Comcast has approximately 3300 CMTSes deployed throughout our network, serving our 14.4 million HSI subscribers. [p.2]
These figures yield an average of approximately 4360 subscribers per CMTS.
Comcast’s current congestion management practices focus solely on a subset of upstream traffic. [p.3]
More specifically, they focus on the “upload” channels of five particular file-sharing protocols, discussed later.
n order to mitigate congestion, Comcast determined that it should manage only those protocols that placed excessive burdens on the network, and that it should manage those protocols in a minimally intrusive way utilizing the technology available at the time.
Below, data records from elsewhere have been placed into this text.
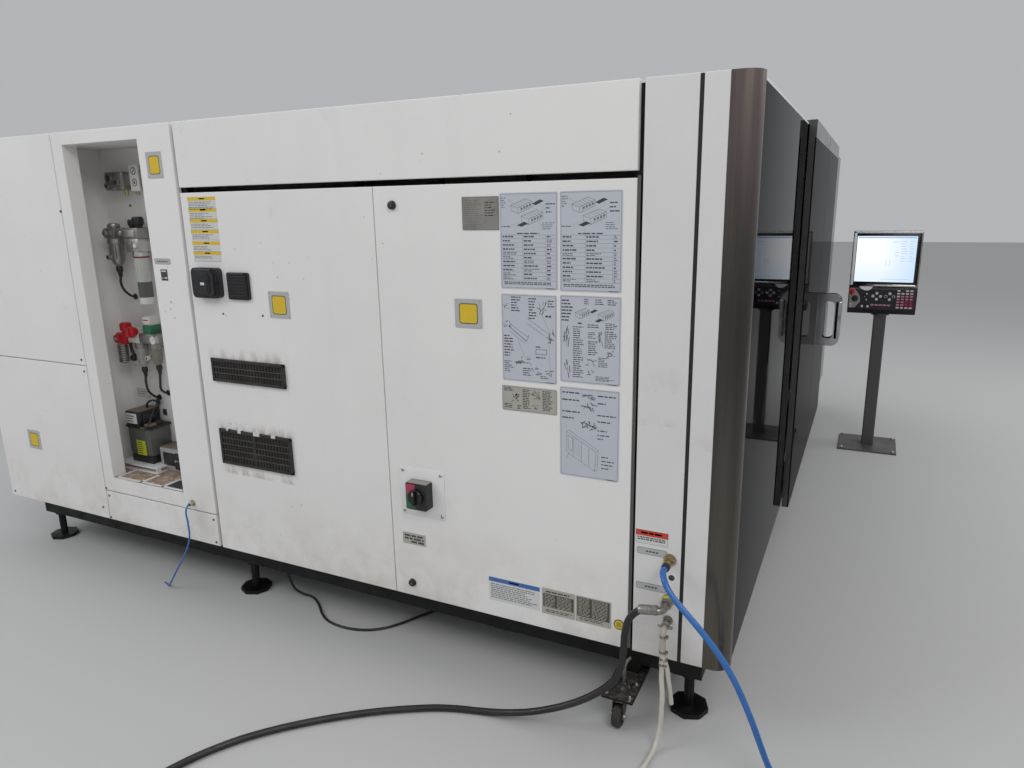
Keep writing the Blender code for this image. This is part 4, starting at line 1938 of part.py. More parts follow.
def build():
    clear_scene()
    paint = paints()
    white, black, steel = paint["white"], paint["black"], paint["steel"]
    base_frame(paint["frame"])
    enclosure_frame(paint["frame"])
    roof_panel(white)
    top_fascia(white)
    corner_column(steel)
    corner_panel(white)
    post_panel(white)
    niche_housing(white)
    kick_panel(white)
    side_panel_lower(white)
    side_panel_upper(white)
    back_wall(white)
    far_end_wall(white)
    cabinet_housing(paint["grey"])
    door_right = [cabinet_door_right(white), switch_housing(black)]
    door_left = [
        cabinet_door_left(white),
        vent("vent_upper", VENT_UPPER_HEIGHT, VENT_UPPER_Z, black),
        vent("vent_lower", VENT_LOWER_HEIGHT, VENT_LOWER_Z, black),
        outlet_box(black),
        port_cover(black),
    ]
    right_axis = pivot("door_right_axis", (X_WALL, RIGHT_DOOR_Y, FLOOR_GAP), door_right)
    pivot("door_left_axis", (X_WALL, CABINET_END_Y, FLOOR_GAP), door_left)
    knob_place = (X_WALL - SWITCH_DEPTH, SWITCH_Y, SWITCH_Z)
    pivot("switch_axis", knob_place, [switch_knob(black)], right_axis)
    valve_colour = paint["iron"]
    air_block("valve_block", VALVE_BLOCK, VALVE_BLOCK_SHARES, valve_colour)
    air_block("filter_unit", FILTER_UNIT, FILTER_UNIT_SHARES, paint["grey"])
    air_block("regulator_unit", REGULATOR, REGULATOR_SHARES, paint["aluminium"])
    shutoff, place = shutoff_knob(paint["red"])
    pivot("shutoff_axis", place, [shutoff])
    niche_shelf(white)
    lubrication_pump(black)
    gas_manifold(paint["brass"])
    front_header(white)
    glass = paint["glass"]
    front_glass("front_glass_left", X_WALL + COLUMN_RETURN, LEAF_X + LEAF_OVERLAP, glass)
    front_glass("front_glass_right", LEAF_END_X - LEAF_OVERLAP, X_FAR - COLUMN_RETURN, glass)
    for side, x, handle_x in (
        ("left", LEAF_X, LEAF_X + LEAF_WIDTH - HANDLE_FROM_EDGE),
        ("right", LEAF_RIGHT_X, LEAF_RIGHT_X + HANDLE_FROM_EDGE),
    ):
        pieces = [
            leaf_frame(f"leaf_frame_{side}", x, paint["aluminium"]),
            leaf_glass(f"leaf_glass_{side}", x, glass),
            leaf_handle(f"leaf_handle_{side}", handle_x, steel),
        ]
        pivot(f"leaf_{side}_slide", (x, Y_FRONT, GLASS_TOP), pieces)
    machine_bed(paint["iron"])
    pivot("table_slide", (TABLE_X, 0, TABLE_LOW), [drawer_table(paint["iron"])])
    gantry = pivot("gantry_slide", (GANTRY_X, 0, RAIL_TOP), [gantry_beam(paint["iron"])])
    place = (GANTRY_FACE_X, CARRIAGE_Y, GANTRY_LOW)
    slide = pivot("carriage_slide", place, [carriage(white)], gantry)
    back, tip = head_place()
    pivot("head_slide", (back, CARRIAGE_Y, tip), [cutting_head(black)], slide)
    swivel = pivot("caster_swivel", (CASTER_SWIVEL_X, CASTER_Y, CASTER_PLATE_Z), [caster_fork(steel)])
    place = (CASTER_SWIVEL_X - CASTER_TRAIL, CASTER_Y, CASTER_RADIUS + GAP)
    pivot("caster_axle", place, [caster_wheel(paint["rubber"])], swivel)
    console_stand(paint["grey"])
    place = (CONSOLE_FRONT_X + CONSOLE_THICK / 2, CONSOLE_Y, CONSOLE_LOW)
    pieces = [console_body(paint["grey"]), console_screen(paint["screen"])]
    console = pivot("console_turn", place, pieces)
    pivot("estop_slide", estop_place(), [estop_button(paint["red"])], console)
    pivot("dial_axis", dial_place(), [mode_dial(black)], console)
    tube("blue_tube", led(BLUE_TUBE_ROUTE, TUBE_SHIFT), BLUE_TUBE, paint["blue"])
    tube("floor_cable", FLOOR_CABLE_ROUTE, FLOOR_CABLE, paint["rubber"])
    for name, typed, diameter, turns, side, colour in (
        ("nitrogen", NITROGEN_ROUTE, NITROGEN_HOSE, NITROGEN_TURNS, 1, "rubber"),
        ("oxygen", OXYGEN_ROUTE, OXYGEN_HOSE, OXYGEN_TURNS, 1, "blue"),
        ("drain", DRAIN_ROUTE, DRAIN_HOSE, DRAIN_TURNS, 1, "pale"),
    ):
        route = led(typed, GAS_SHIFT)
        tube(f"{name}_hose", route, diameter, paint[colour])
        coupled = name != "drain"
        coil(f"{name}_coil", route, diameter, turns, side, coupled, paint[colour])
        if coupled:
            coupling(f"{name}_coupling", route, diameter, turns, side, paint["brass"])


build()
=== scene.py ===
"""Looks of the fiber laser cutting machine: materials, plates, fittings, hoses and console details."""

import math
import random

import bmesh
import bpy
from mathutils import Matrix, Vector


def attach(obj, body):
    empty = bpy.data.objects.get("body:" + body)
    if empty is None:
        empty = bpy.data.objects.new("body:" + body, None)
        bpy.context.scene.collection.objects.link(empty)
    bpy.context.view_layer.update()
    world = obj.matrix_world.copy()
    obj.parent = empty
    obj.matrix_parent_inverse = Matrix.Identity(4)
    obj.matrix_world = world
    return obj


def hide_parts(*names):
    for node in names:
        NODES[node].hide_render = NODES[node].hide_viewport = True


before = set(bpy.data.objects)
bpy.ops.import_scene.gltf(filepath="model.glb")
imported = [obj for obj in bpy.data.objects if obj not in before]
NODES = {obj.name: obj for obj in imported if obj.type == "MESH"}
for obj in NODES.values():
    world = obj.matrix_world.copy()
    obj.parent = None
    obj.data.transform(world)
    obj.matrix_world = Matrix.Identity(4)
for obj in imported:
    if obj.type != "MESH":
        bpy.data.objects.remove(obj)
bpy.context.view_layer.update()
chance = random.Random(7)

# Camera and studio

EYE = Vector((-4.449, -2.201, 1.757))
LOOK = Vector((0.8716, 0.4287, -0.2379)).normalized()
LOOK_RIGHT = Vector((0.4373, -0.8992, -0.0178)).normalized()
LOOK_UP = LOOK_RIGHT.cross(LOOK).normalized()
SENSOR, LENS = 36, 25.68


def camera():
    data = bpy.data.cameras.new("camera")
    data.sensor_width = SENSOR
    data.lens = LENS
    data.clip_end = 200
    obj = bpy.data.objects.new("camera", data)
    turn = Matrix((LOOK_RIGHT, LOOK_UP, -LOOK)).transposed().to_4x4()
    obj.matrix_world = Matrix.Translation(EYE) @ turn
    bpy.context.scene.collection.objects.link(obj)
    bpy.context.scene.camera = obj


def lamp(name, place, target, size, power, colour=(1, 1, 1)):
    data = bpy.data.lights.new(name, "AREA")
    data.shape = "RECTANGLE"
    data.size, data.size_y = size
    data.energy = power
    data.color = colour
    obj = bpy.data.objects.new(name, data)
    obj.location = place
    obj.rotation_euler = (Vector(target) - Vector(place)).to_track_quat("-Z", "Y").to_euler()
    bpy.context.scene.collection.objects.link(obj)


camera()
scene = bpy.context.scene
scene.view_settings.view_transform = "Standard"
world = bpy.data.worlds.new("studio")
scene.world = world
world.use_nodes = True
background = world.node_tree.nodes["Background"]
background.inputs["Color"].default_value = (0.5, 0.51, 0.53, 1)
background.inputs["Strength"].default_value = 0.9
lamp("key", (-5.6, -4.4, 5.2), (-2.2, -0.6, 0.9), (3.2, 2.2), 105, (1.0, 0.985, 0.96))
lamp("fill", (-5.8, 3.4, 5.0), (-2.2, 0.4, 0.9), (3.0, 2.2), 88, (0.95, 0.975, 1.0))
lamp("top", (0.2, 0.0, 6.2), (0.2, 0.0, 0.0), (5.0, 4.0), 90)
lamp("front", (2.4, -6.4, 4.6), (1.2, -1.9, 0.9), (3.4, 2.2), 80)


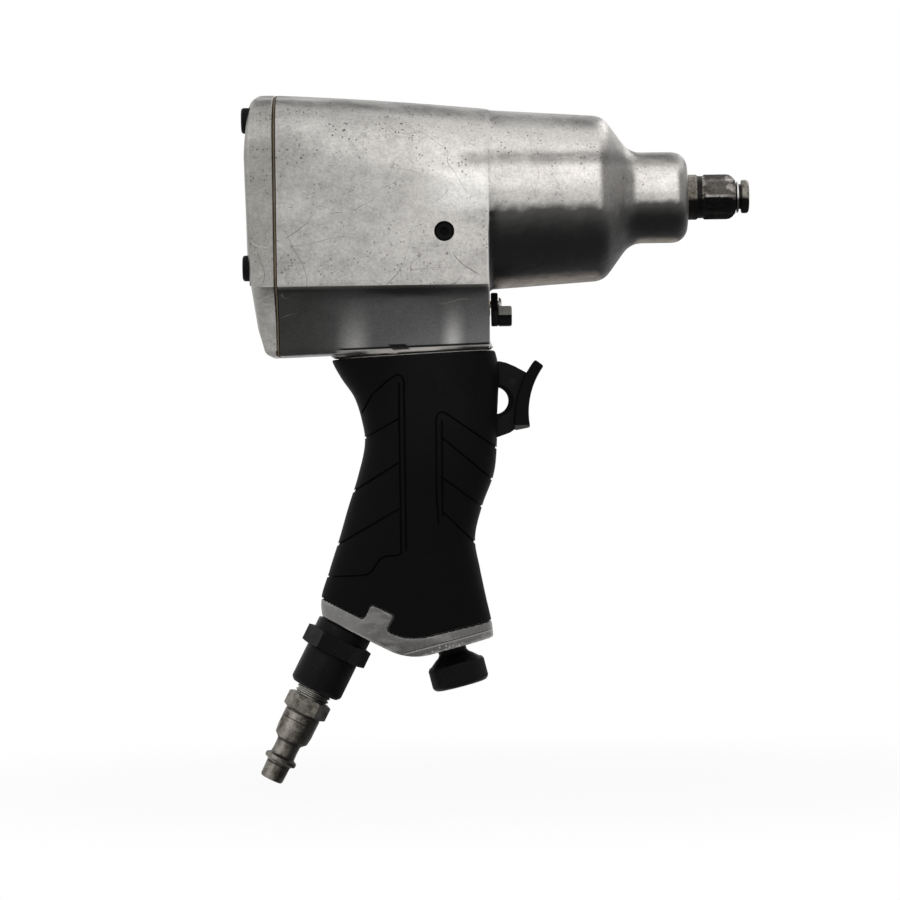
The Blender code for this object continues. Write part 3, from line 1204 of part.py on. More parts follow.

More specifically, in an effort to avoid upstream congestion, Comcast established thresholds for the number of simultaneous unidirectional uploads that can be initiated for each of the managed protocols in any given geographic area; when the number of simultaneous sessions remains below those thresholds, uploads are not managed. [p.3-4]
By “protocol”, the document here specifically means “application protocol”. Comcast’s approach to network management was thus to determine which applications were responsible for the most network load, and then manage those applications. The document offers nothing in the way of rationale for this approach: one might ask why they did not determine which customers were responsible for the most network load, and manage those customers.
The specific equipment Comcast uses to effectuate its network management practices is a device known as the Sandvine Policy Traffic Switch 8210 (“Sandvine PTS 8210”). [p.4]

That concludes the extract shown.